You will try and be cool, but a couple of days later, you’ll be doing it again. During the chorus, you’ll be trading vocals – him banging with you, and you banging with him – and you’ll grab him by the shoulders and say, ‘This is fucking awesome!’ It will be so much fun, and you will feel honoured. You have to be able to show that gratitude, because those are the moments you’re gonna carry with you forever. All that bullshit and the struggles of your life, that one amazing moment is gonna carry you past all that.

(Image credit: Steve Brown)

 

Listen, you don’t want kids now, but you’ll love having them. You’ll be so glad you didn’t listen to whatever dumb shit you were telling yourself at the time. It’s not like what they tell you, in any way, shape or form, and it’s gonna change your life forever. It’ll put it in perspective. You’ll become more aware that you’re gonna die, because you used to have this little baby, and now your oldest is taller than you. It goes by so fast and you won’t be here forever. You won’t know what you want to leave, but it’ll make you look at life differently.
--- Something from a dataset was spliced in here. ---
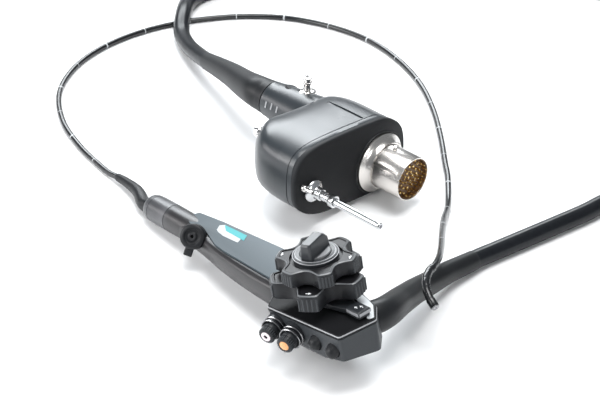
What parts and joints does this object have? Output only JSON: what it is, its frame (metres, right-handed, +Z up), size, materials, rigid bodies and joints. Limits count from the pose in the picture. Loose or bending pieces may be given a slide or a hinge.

At age 50, you’ll put a different side of your life into music, and some people won’t like that. People will criticise or talk shit, but remember your skin’s three inches thick. You’re just a dude making music, and once you put it out, it’s not even yours anymore. There are songs you wrote 25 years ago that you don’t believe in, but those songs are part of the journey. Luckily, people will keep supporting it. You might not be remembered like The Beatles and Zeppelin, but to the few people it mattered to, it will matter.